In my recent observation of a church member dying from cancer, I have seen the ultimate faith, the epitome of "to live is Christ, and to die is gain." It is an attitude so contradictory in nature—that although suffering is upon his body every single moment, his spirit is strong and glorifying God.
The ultimate faith is undeterred by any trials or sufferings. Instead, it remains steadfast even when God does not bestow His blessings. It is a spirit that never gives up in the hope it first believed in.
Upon threat of being thrown into a fiery furnace, Daniel's three friends exemplified this unyielding faith. Facing danger and death, they were able to deny the king and follow God's commands. They said,
If that is the case, our God whom we serve is able to deliver us from the burning fiery furnace, and He will deliver us from your hand, O king.

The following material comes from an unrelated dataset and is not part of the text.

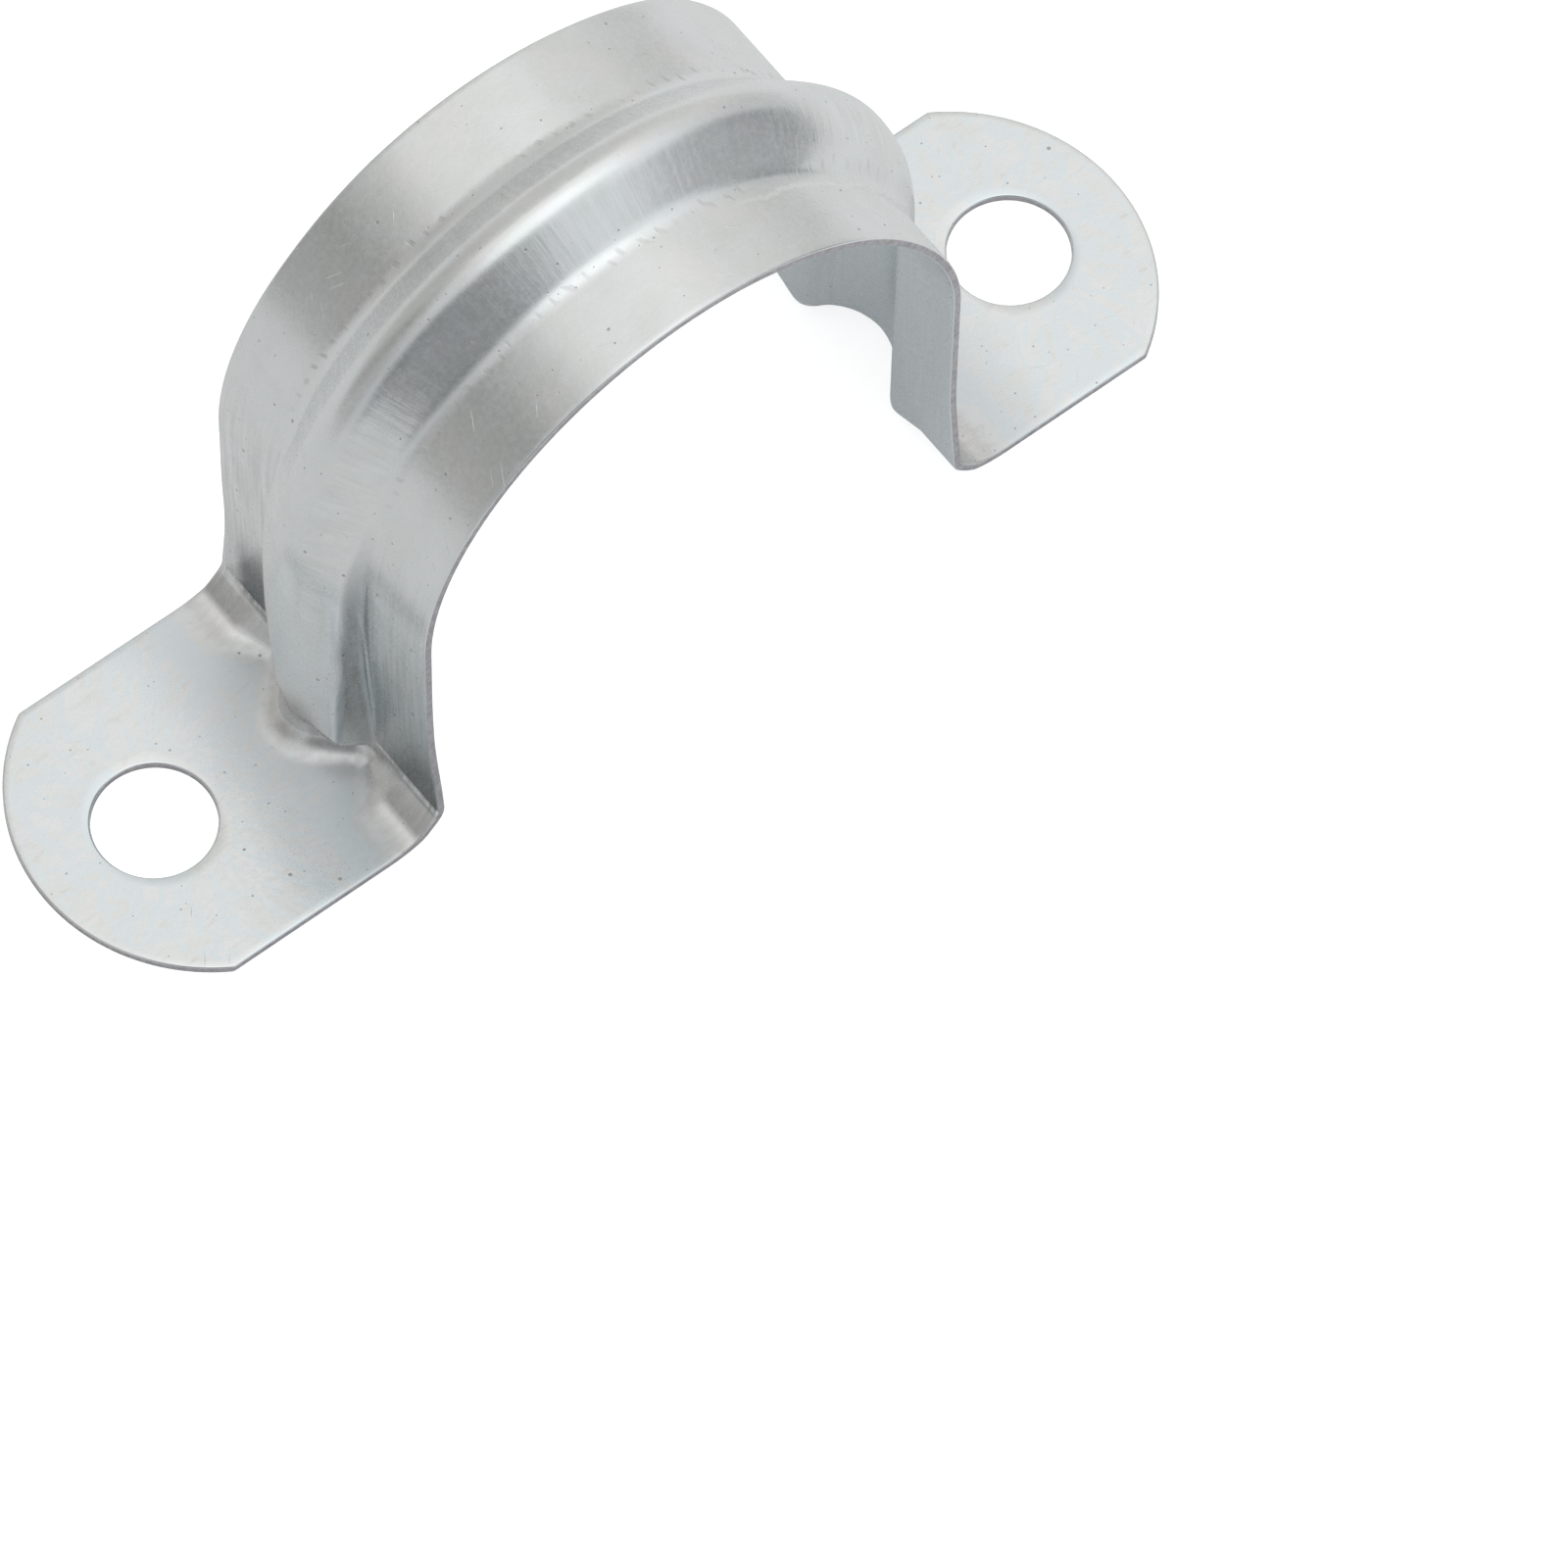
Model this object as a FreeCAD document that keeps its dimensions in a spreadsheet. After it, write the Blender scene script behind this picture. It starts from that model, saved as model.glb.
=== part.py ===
import FreeCAD, Part
import math
import os

import Sketcher
from FreeCAD import Vector

# One stamped strap of galvanised sheet: two flat feet, upright legs, a round arch
# and one raised rib pressed along the middle of the legs and the arch.
# Frame: +X runs from foot to foot, +Y across the strip, +Z up from the wall.
# Origin: centre of the underside of the two feet. Millimetres.

NODE = "conduit_strap"

SIZES = [
    ("sheet", 0.5),             # thickness of the sheet everywhere
    ("seat_radius", 16.8),      # inside radius of the arch, where the conduit sits
    ("seat_height", 18.4),      # height of the arch centre above the wall
    ("foot_width", 19.0),       # strip width at the feet
    ("arch_width", 17.75),      # strip width over the legs and the arch
    ("narrow_from", 0.6),       # height at which the strip starts to narrow
    ("narrow_to", 8.5),         # height at which it has its arch width
    ("overall_length", 71.6),   # tip to tip
    ("end_radius", 11.1),       # radius of the rounded foot ends
    ("corner_radius", 0.5),     # small rounding where the end arc meets the edge
    ("hole_spacing", 57.15),    # screw holes, centre to centre
    ("hole_size", 6.75),        # diameter of the screw holes
    ("bend_radius", 1.6),       # hollow radius of the bend from foot to leg
    ("rib_half_width", 4.1),    # middle of the rib to where it leaves the flat
    ("rib_height", 2.35),       # crest of the rib above the flat
    ("rib_root_radius", 1.75),  # hollow radius where the rib leaves the flat
    ("block_depth", 4.0),       # the forming blocks reach this far below the wall
    ("overlap", 1.0),           # how far the rib is sunk into the block under it
]

DERIVED = [
    ("foot_half", "foot_width / 2"),
    ("arch_half", "arch_width / 2"),
    ("beyond_y", "foot_width / 2 + 3"),
    ("beyond_x", "overall_length / 2 + 3"),
    ("beyond_z", "seat_height + seat_radius + sheet + rib_height + 3"),
    ("beyond_far", "overall_length"),
    ("outer_width", "foot_width + 2"),
    ("inner_width", "foot_width + 4"),
    ("rib_angle", "2 * atan(rib_height / rib_half_width)"),
    ("rib_crest_radius", "rib_half_width / sin(rib_angle) - rib_root_radius"),
    ("knee_rise", "rib_root_radius * (1 - cos(rib_angle))"),
    ("start_depth", "block_depth / 2"),
    # outer form: the surface seen from above
    ("outer_flat", "seat_radius + sheet"),
    ("outer_foot", "sheet"),
    ("outer_top", "seat_height + outer_flat"),
    ("outer_inside", "outer_flat - overlap"),
    ("outer_root", "rib_root_radius"),
    ("outer_crest", "rib_crest_radius"),
    ("outer_bend", "bend_radius"),
    ("outer_knee_x", "outer_flat + knee_rise"),
    ("outer_knee_y", "rib_half_width - rib_root_radius * sin(rib_angle)"),
    # inner form: the same surface, one sheet thickness further in
    ("inner_flat", "seat_radius"),
    ("inner_top", "seat_height + inner_flat"),
    ("inner_inside", "inner_flat - overlap"),
    ("inner_root", "rib_root_radius + sheet"),
    ("inner_crest", "rib_crest_radius - sheet"),
    ("inner_bend", "bend_radius + sheet"),
    ("inner_knee_x", "inner_flat + inner_root * (1 - cos(rib_angle))"),
    ("inner_knee_y", "rib_half_width - inner_root * sin(rib_angle)"),
    # rounded foot ends
    ("end_centre", "overall_length / 2 - end_radius"),
    ("corner_y", "foot_half - corner_radius"),
    ("corner_x", "end_centre + sqrt((end_radius - corner_radius)^2 - corner_y^2)"),
    ("tip_grow", "end_radius / (end_radius - corner_radius)"),
    ("tip_x", "end_centre + (corner_x - end_centre) * tip_grow"),
    ("tip_y", "corner_y * tip_grow"),
    # the S curve by which the strip narrows
    ("neck_step", "foot_half - arch_half"),
    ("neck_rise", "narrow_to - narrow_from"),
    ("neck_radius", "(neck_rise^2 + neck_step^2) / (4 * neck_step)"),
    ("neck_mid_y", "(foot_half + arch_half) / 2"),
    ("neck_mid_z", "(narrow_from + narrow_to) / 2"),
    ("hole_place", "hole_spacing / 2"),
]

doc = FreeCAD.newDocument("strap")
sizes = doc.addObject("Spreadsheet::Sheet", "Sizes")


def fill_sheet():
    rows = [(name, "%r" % value) for name, value in SIZES]
    rows += [(name, "=" + formula) for name, formula in DERIVED]
    for row, (name, content) in enumerate(rows, start=1):
        sizes.set("A%d" % row, name)
        sizes.set("B%d" % row, content)
        sizes.setAlias("B%d" % row, name)
    doc.recompute()


def number(term):
    """Present value of a cell, with a leading minus allowed, or of a plain number."""
    if term == "0":
        return 0.0
    value = sizes.get(term.lstrip("-"))
    value = float(getattr(value, "Value", value))
    return -value if term.startswith("-") else value


def expression(term):
    if term == "0":
        return "0"
    sign = "-" if term.startswith("-") else ""
    return sign + "Sizes." + term.lstrip("-")


def origin_item(body, role):
    return next(o for o in body.Origin.OriginFeatures if o.Role == role)


def sketch_on(body, name, plane):
    sk = body.newObject("Sketcher::SketchObject", name)
    sk.AttachmentSupport = [(origin_item(body, plane), "")]
    sk.MapMode = "FlatFace"
    return sk


def fix_point(sk, piece, end, point):
    """Tie one end of a sketch piece to two cells; a nought ties it to the axis."""
    for kind, term, axis in (("DistanceX", point[0], -2), ("DistanceY", point[1], -1)):
        if term == "0":
            sk.addConstraint(Sketcher.Constraint("PointOnObject", piece, end, axis))
            continue
        index = sk.addConstraint(Sketcher.Constraint(kind, -1, 1, piece, end, number(term)))
        sk.setExpression("Constraints[%d]" % index, expression(term))


def arc_between(p, q, radius, clockwise):
    """Short arc from p to q; also says whether the arc's own start lies at q."""
    mid = (p + q) * 0.5
    half = p.distanceToPoint(q) / 2
    side = Vector(-(q.y - p.y), q.x - p.x, 0).normalize()
    if clockwise:
        side = side * -1
    centre = mid + side * math.sqrt(max(radius ** 2 - half ** 2, 0.0))
    first, last = (q, p) if clockwise else (p, q)
    a = math.atan2(first.y - centre.y, first.x - centre.x)
    b = math.atan2(last.y - centre.y, last.x - centre.x)
    if b < a:
        b += 2 * math.pi
    circle = Part.Circle(centre, Vector(0, 0, 1), radius)
    return Part.ArcOfCircle(circle, a, b)


def outline(sk, points, arcs, closed=True):
    """Chain of lines and arcs. arcs maps a piece's number to (radius cell, clockwise)."""
    count = len(points) if closed else len(points) - 1
    base = sk.GeometryCount
    spots = [Vector(number(x), number(y), 0) for x, y in points]
    heads = []
    for i in range(count):
        p, q = spots[i], spots[(i + 1) % len(spots)]
        if i in arcs:
            radius, clockwise = arcs[i]
            sk.addGeometry(arc_between(p, q, number(radius), clockwise), False)
            heads.append(2 if clockwise else 1)
        else:
            sk.addGeometry(Part.LineSegment(p, q), False)
            heads.append(1)
    for i in range(count if closed else count - 1):
        j = (i + 1) % count
        tail = 3 - heads[i]
        sk.addConstraint(Sketcher.Constraint("Coincident", base + i, tail, base + j, heads[j]))
    for i in range(count):
        fix_point(sk, base + i, heads[i], points[i])
    if not closed:
        fix_point(sk, base + count - 1, 3 - heads[-1], points[-1])
    for i, (radius, _) in arcs.items():
        index = sk.addConstraint(Sketcher.Constraint("Radius", base + i, number(radius)))
        sk.setExpression("Constraints[%d]" % index, expression(radius))


def bind(feature, prop, term):
    feature.setExpression(prop, expression(term))


def form(name, side, width):
    """Solid block whose skin is one face of the sheet: feet, legs, arch, rib and bends."""
    flat, foot = side + "_flat", side + "_foot"
    body = doc.addObject("PartDesign::Body", name)

    block_sk = sketch_on(body, name + "_profile", "XZ_Plane")
    level = "0" if side == "inner" else foot
    outline(block_sk, [
        ("-beyond_x", "-block_depth"), ("-beyond_x", level), ("-" + flat, level),
        ("-" + flat, "seat_height"), ("0", side + "_top"), (flat, "seat_height"),
        (flat, level), ("beyond_x", level), ("beyond_x", "-block_depth"),
    ], {3: (flat, True), 4: (flat, True)})
    block = body.newObject("PartDesign::Pad", name + "_block")
    block.Profile = block_sk
    block.SideType = "Symmetric"
    bind(block, "Length", width)
    doc.recompute()

    path = sketch_on(body, name + "_rib_path", "XZ_Plane")
    outline(path, [
        ("-" + flat, "-start_depth"), ("-" + flat, "seat_height"), ("0", side + "_top"),
        (flat, "seat_height"), (flat, "-start_depth"),
    ], {1: (flat, True), 2: (flat, True)}, closed=False)

    section = sketch_on(body, name + "_rib_section", "XY_Plane")
    section.setExpression("AttachmentOffset.Base.z", "-Sizes.start_depth")
    knee = "-" + side + "_knee_x"
    knee_y = side + "_knee_y"
    outline(section, [
        ("-" + side + "_inside", "-rib_half_width"), ("-" + flat, "-rib_half_width"),
        (knee, "-" + knee_y), (knee, knee_y),
        ("-" + flat, "rib_half_width"), ("-" + side + "_inside", "rib_half_width"),
    ], {1: (side + "_root", False), 2: (side + "_crest", True), 3: (side + "_root", False)})
    rib = body.newObject("PartDesign::AdditivePipe", name + "_rib")
    rib.Profile = section
    rib.Spine = path
    doc.recompute()

    bend = body.newObject("PartDesign::Fillet", name + "_bends")
    bend.Base = (rib, foot_edges(rib.Shape, number(flat), number(level)))
    bind(bend, "Radius", side + "_bend")
    doc.recompute()
    return body


def foot_edges(shape, flat, level):
    """Names of the edges where the legs and the rib stand on the top of the feet."""
    names = []
    reach = flat + number("rib_height")
    for i, edge in enumerate(shape.Edges, start=1):
        box = edge.BoundBox
        lies = abs(box.ZMin - level) < 1e-4 and abs(box.ZMax - level) < 1e-4
        near = min(abs(box.XMin), abs(box.XMax))
        far = max(abs(box.XMin), abs(box.XMax))
        if lies and near > flat - 1e-3 and far < reach + 1e-3:
            names.append("Edge%d" % i)
    return names


def cut_through(body, name, sketch):
    pocket = body.newObject("PartDesign::Pocket", name)
    pocket.Profile = sketch
    pocket.Type = "Length"
    pocket.SideType = "Symmetric"
    pocket.Length = 200
    doc.recompute()
    return pocket


def trim_ends(body):
    """Cut the blank to its straight edges and rounded ends."""
    sk = sketch_on(body, "blank_outline", "XY_Plane")
    outline(sk, [
        ("-beyond_far", "-beyond_far"), ("beyond_far", "-beyond_far"),
        ("beyond_far", "beyond_far"), ("-beyond_far", "beyond_far"),
    ], {})
    outline(sk, [
        ("-corner_x", "-foot_half"), ("corner_x", "-foot_half"), ("tip_x", "-tip_y"),
        ("tip_x", "tip_y"), ("corner_x", "foot_half"), ("-corner_x", "foot_half"),
        ("-tip_x", "tip_y"), ("-tip_x", "-tip_y"),
    ], {
        1: ("corner_radius", False), 2: ("end_radius", False), 3: ("corner_radius", False),
        5: ("corner_radius", False), 6: ("end_radius", False), 7: ("corner_radius", False),
    })
    cut_through(body, "blank", sk)


def narrow_legs(body):
    """Draw the strip in from its foot width to its arch width up the legs."""
    sk = sketch_on(body, "narrowing", "YZ_Plane")
    for sign, turn in (("", False), ("-", True)):
        outline(sk, [
            (sign + "foot_half", "narrow_from"), (sign + "neck_mid_y", "neck_mid_z"),
            (sign + "arch_half", "narrow_to"), (sign + "arch_half", "beyond_z"),
            (sign + "beyond_y", "beyond_z"), (sign + "beyond_y", "narrow_from"),
        ], {0: ("neck_radius", turn), 1: ("neck_radius", not turn)})
    cut_through(body, "narrowed", sk)


def punch_holes(body):
    sk = sketch_on(body, "screw_holes", "XY_Plane")
    for place in ("-hole_place", "hole_place"):
        spot = Vector(number(place), 0, 0)
        circle = sk.addGeometry(Part.Circle(spot, Vector(0, 0, 1), number("hole_size") / 2), False)
        fix_point(sk, circle, 3, (place, "0"))
        index = sk.addConstraint(Sketcher.Constraint("Diameter", circle, number("hole_size")))
        sk.setExpression("Constraints[%d]" % index, "Sizes.hole_size")
    cut_through(body, "holes", sk)


def check_all():
    for obj in doc.Objects:
        if "Invalid" in obj.State or "Error" in obj.State:
            raise RuntimeError("%s is %s" % (obj.Name, obj.State))
        shape = getattr(obj, "Shape", None)
        if shape is not None and obj.TypeId.startswith("PartDesign::"):
            if shape.isNull() or not shape.isValid():
                raise RuntimeError("%s has a bad shape" % obj.Name)


def main():
    fill_sheet()
    strap = form("outer", "outer", "outer_width")
    inner = form("inner", "inner", "inner_width")
    cut = strap.newObject("PartDesign::Boolean", "sheet_skin")
    cut.Type = "Cut"
    cut.addObjects([inner])
    doc.recompute()
    trim_ends(strap)
    narrow_legs(strap)
    punch_holes(strap)
    strap.Label = NODE
    doc.recompute()
    check_all()
    solid = strap.Shape
    print("solids", len(solid.Solids), "faces", len(solid.Faces), "volume", round(solid.Volume, 2))
    print("box", solid.BoundBox)
    os.makedirs("parts", exist_ok=True)
    solid.exportStep("parts/%s.step" % NODE)


main()
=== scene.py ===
import math

import bpy
import numpy as np
from mathutils import Matrix, Vector


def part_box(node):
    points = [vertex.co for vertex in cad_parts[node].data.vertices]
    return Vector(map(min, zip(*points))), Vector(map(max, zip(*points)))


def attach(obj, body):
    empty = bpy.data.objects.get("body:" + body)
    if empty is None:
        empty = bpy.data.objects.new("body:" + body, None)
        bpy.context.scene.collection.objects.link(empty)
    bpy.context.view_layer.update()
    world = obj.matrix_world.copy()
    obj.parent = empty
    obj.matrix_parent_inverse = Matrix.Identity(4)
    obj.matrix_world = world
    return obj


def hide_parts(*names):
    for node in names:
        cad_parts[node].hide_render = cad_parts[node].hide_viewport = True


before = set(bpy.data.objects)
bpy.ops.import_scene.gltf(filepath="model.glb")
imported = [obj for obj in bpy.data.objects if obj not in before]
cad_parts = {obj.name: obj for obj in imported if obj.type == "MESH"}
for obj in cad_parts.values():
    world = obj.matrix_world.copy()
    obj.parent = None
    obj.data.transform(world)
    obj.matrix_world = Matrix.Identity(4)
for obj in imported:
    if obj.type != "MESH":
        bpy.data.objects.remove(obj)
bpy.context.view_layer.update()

# The strap's geometry is worked out in millimetres and put into the mesh in metres.
MM = 0.001
NODE = "conduit_strap"
low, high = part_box(NODE)
QUARTER = math.pi / 2.0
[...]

But if not, let it be known to you, O king, that we do not serve your gods, nor will we worship the gold image which you have set up. (Dan 3:17-18)Their statement expressed the same conviction as Habbakuk's prayer. The youths were aware of God's omnipotence, that He had the ability to rescue them from the fire. Yet being unaware of God's will for them, they insisted that they would persevere in the faith even if God did not rescue them. The church brother suffering from cancer has not received healing from God; however, his faith is so steadfast that although suffering persists, he still has a desire to work for God.
This is the faith that we should attain in Christ. For if our faith is only built around blessings, the blessings may disappear, and so may our faith. Instead, let us put our trust in God no matter the circumstances, keeping hold of His word. We ask God to give us this strength and, through our experiences, to refine us like gold. Then we shall be able to "joy in the God of [our] salvation."